EG: Which are your main influences?
PW: Spontaneously, we can’t name musical influences. We have a pretty eclectic taste and there are lots of interesting artists in many different genres who probably influenced us more or less consciously. Just to name a few ones that influenced Natalie and me (Michel): Sonic Youth, early PJ Harvey, Diamanda Galas, Sergio Leone, Portishead, Tocotronic, Soap & Skin, Verdi, Le Tigre, Kyuss, Gorgoroth, Vangelis, DAF, Nirvana, The Knife, Fever Ray, A Silver Mt. Zion, Beethoven, 2 Unlimited. My (Michel) personal main influences are my dreams. I dream a lot and very intensively. When I work on a song, I often have one of my dreams in my head and I try to orient myself by it or to capture its mood.

EG: One question that immediately came to my mind when I read the news: how did you get in contact with an Australian merchandise agency that used your single as their video soundtrack?
PW: We coincidentally “met” on Facebook a few months ago. Boa Campbell liked our sounds and she asked us if she may could use our single when we released it. She may also found us because of Belle Sauvage, a fashion label from London for which we already had done soundtracks for two of their promotion films. This is definitely one of those internet stories for which we just love social networking.

EG: Considering the future, what are your short-dated plans and do you already have long-dated ones?

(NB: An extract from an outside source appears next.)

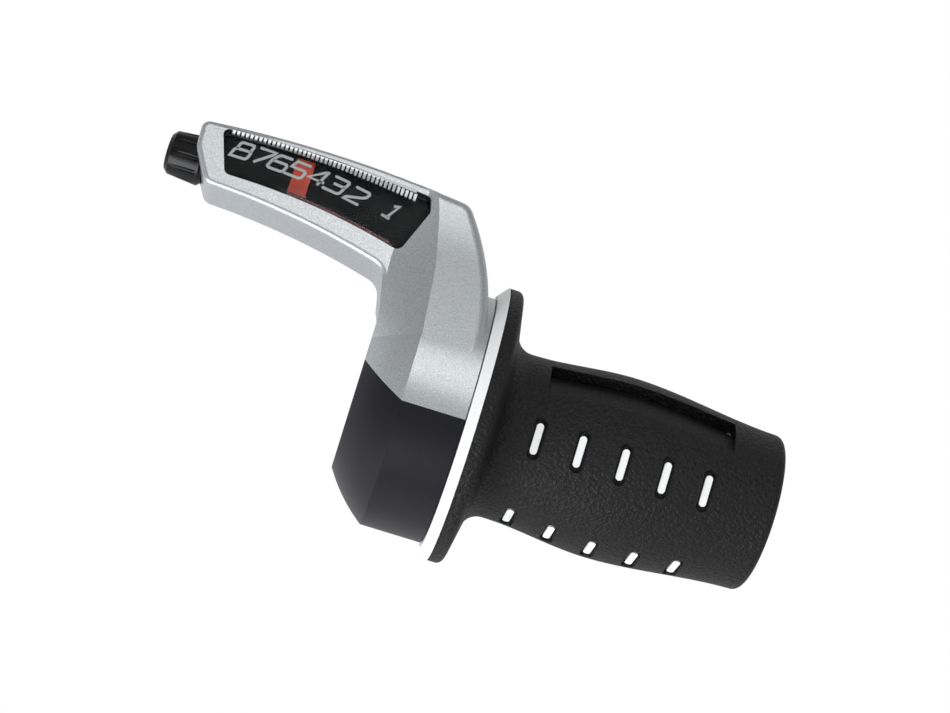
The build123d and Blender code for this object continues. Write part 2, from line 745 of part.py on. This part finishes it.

PW: We’re playing a concert at the opening of the “op den 3 Eechelen” museum on the 15th of July and on the 21st we’re playing at the “Graffiti Jam” in Lorentzweiler. After this we’re going to shut ourselves away again in order to finish our record. We’re also planning a few concerts in Luxembourg in autumn and winter, but we mainly want to organise concerts abroad starting in late 2012. There will also be another video and some other audiovisual stuff.